So a few things happened at my new job that I felt very…stifled by.
Last week we had a big internal meeting. We were discussing things about a project and I had an idea. When I spoke up, everyone just stared and didn’t say anything. I felt like I was being criticized for speaking up about the project and what I felt. After that, everyone went on and didn’t even take time to think about my idea – instead probably forgetting about what I had said. Because of that, I wrote a quick poem that I didn’t really finish.
My voice is silenced
Only able to speak when spoken to
Though thoughts run rampant inside my mind
The tongue and mouth don’t move
Vocal chords need tuning
Just let me speak
Speak my mind
Your promises of freedom
Of yelling at the top of my lungs
They no longer exist
Reason was lost
Control and power are the game
I thought I was the game changer
But instead I’m just a pawn
Taking orders from the King & Queen
That’s what I had come up with…actually I added the last two lines when I wrote this blog because it seemed fitting.
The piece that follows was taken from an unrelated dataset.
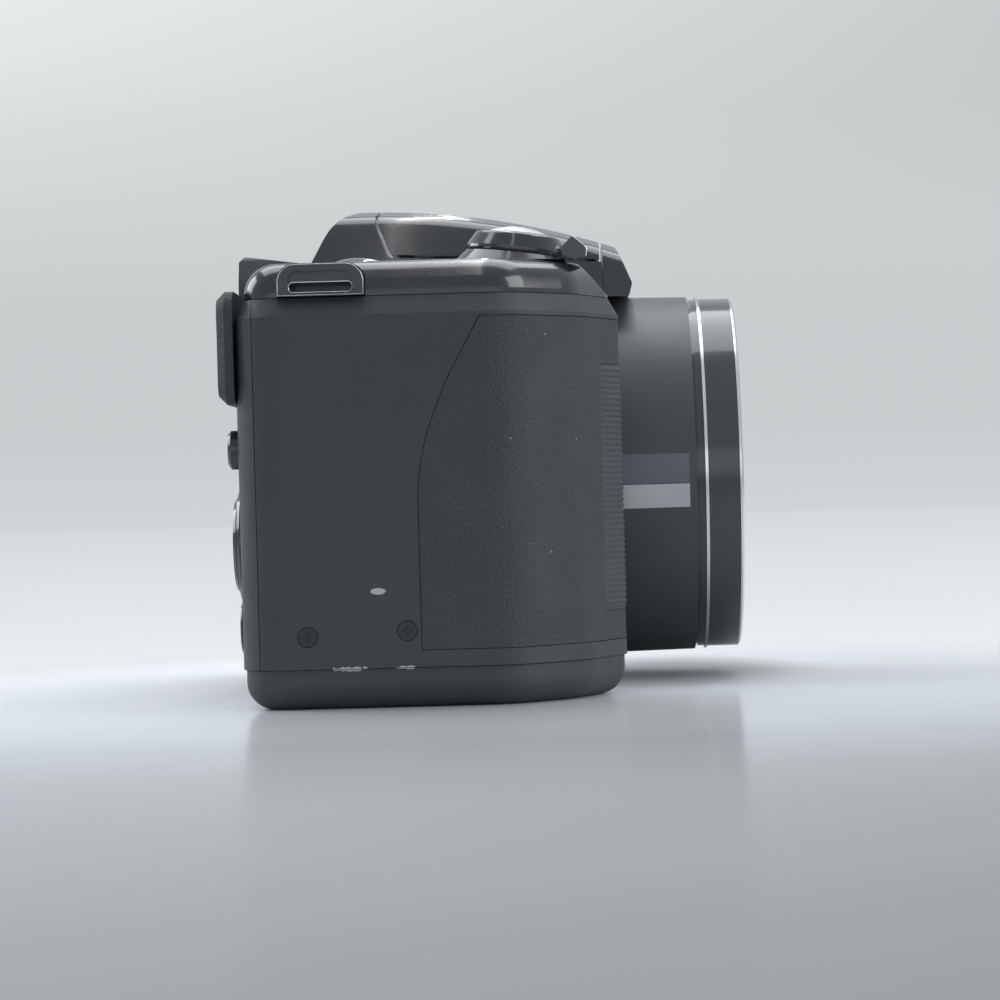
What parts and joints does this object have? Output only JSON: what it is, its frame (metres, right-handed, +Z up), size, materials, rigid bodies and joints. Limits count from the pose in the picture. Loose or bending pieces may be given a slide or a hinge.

But here comes the second thing …Yesterday I was dozing off in a meeting with a client. It was a phone conference ..but I couldn’t keep my eyes opened. My head was dizzy and my eyes just kept shutting. I felt like a fool. I should have gotten up but every time I tried they (as in my co-workers) kept staring at me so I felt like I had to stay. Long story short, they told my boss and he basically scolded me. I felt like I was going to get fired. I have NEVER done that before. Ever! I’ve sat in some pretty long meetings before where my part of the meeting was only 10 minutes. Even then I had never done that. I felt sooooooo bad!. I CRIED! You have to understand, I don’t do that. I have to feel really horrible to do that. And that my dear friends is how I ended up crying.